Andre Partykevich Interview

Emma Reilly, Section Editor

Q: What are the first words that come to mind when you think of Ms. Frank?


A: I would say, and these aren’t necessarily in any order, but she had a deep concern for her students and not just the subject matter. That was almost secondary. But what came first is her compassion for her students, and her kindness [towards] her students. The students feel very comfortable with her and by extent, to faculty members to friends who knew her. And so if you also had compassion for students and what they were going through with the added obligations of school work, then you immediately had a connection with Ms. Frank, and she wasn’t a boisterous person. She certainly didn’t like to draw attention to herself. And I think that was one of her qualities that she kind of stood in the background. But kids always knew that they could go to her and talk to her. That’s what I always remember, her kindness and compassion. 


Q: What is your favorite memory of Ms. Frank?


A: Okay, so we would sometimes go to Starbucks after lunch, especially on days that were like teacher work days or something like that and usually she drove, but once I drove, and she didn’t like the way I drove. So we went up to Starbucks and she was like “You’re never driving again!” So we always drove her car after that. [That] was one of the rare moments when she got, not angry, but like she wanted her away. 


She also had a great love for dogs. She had [different] dogs, specifically Whippets and retired Greyhounds, and so she was very dedicated to her dogs, and they provided an outlet for her certainly. I always think, since I’m a dog person, that people who like dogs have a special place in my heart. So we don’t have a dog, but I always tell my husband the day after I retire we’re getting a dog. So it’s always something that I kind of shared with her, our love for dogs. 

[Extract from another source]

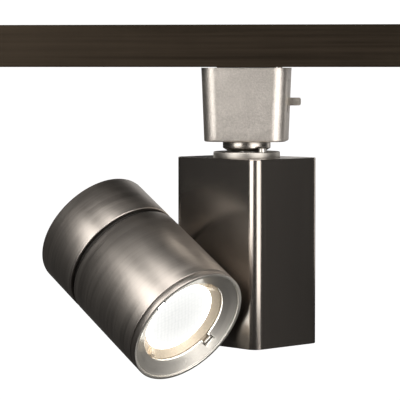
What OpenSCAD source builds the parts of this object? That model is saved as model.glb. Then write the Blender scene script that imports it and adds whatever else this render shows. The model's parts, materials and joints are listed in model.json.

Q: How do you feel she impacted your life?


A: She wasn’t quick to judge… Particularly her students. She had much more judgment for adults, like we should know better. I think that’s something that I try to remember all the time: that just what I see on the face of the students isn’t necessarily the truth or, not that they’re lying, but that they’re just not showing everything. She had a great ability to read that. I’m a little not as easy to read, but just to take a moment, I think she would say […] just give it a moment, you know, let the student reveal themselves if they trust you. I tend to judge quickly, which is a bad quality of mine and like I said, she didn’t do that and I think that’s something that I learned from her to do more of. To just take a deep breath and wait a bit.


So I also think, going back to the first [question], the dignity with which she learned about her illness and worked through her chemotherapy and things up into the end. It was a very quick process from when she learned about her illness to her passing, exceptionally quick, but it was important to her to make sure she finished the semester and, you know, did all the things that faculty have to do at the end of the school year, [which were] made more difficult because of Zooming. So the fact that she wasn’t with her students physically, I think, caused her a lot of grief which she didn’t need in that time period, but you know, even though she was in a lot of pain and of course wanted to sort out some matters before she died. I think her first thought was always about her first students. 


 Q: What was your favorite story Ms. Frank told you about her life?


I think another thing we had in common was that she was actually trained as a medievalist, as a historian. So we talked a lot about history; what students should know about history. Frequently, we talked about what we were teaching in world history and she had definite views on what we should be teaching and shouldn’t be teaching, and you know, I teach the cultural history class and I’m always grateful for students who had her because they know a lot of the Greek and Roman gods and the literature from that time period. So whenever we’re covering that time period, I would love the fact that somebody speaks up who takes Latin and says, “Oh I know that story,” which last year, was Colton Ray. There’s always somebody. . . who took latin who knows that stuff. So, she taught them well and always had great AP scores and the fact that students stuck with Latin knowing that they’d have her for several years, I think is a real testament to her  ability to reach students and be a good teacher. 


Q: Do you have any last comments that you want to make?


A: I just have glimpses of her everyday. I just have glimpses. It’s kind of helped that we don’t have convo in a weird way because I don’t immediately stop there for a quick hello after convo, but I have glimpses of her on campus every day. I mean, not really, I’m not hallucinating but I just think of her. She touched my life.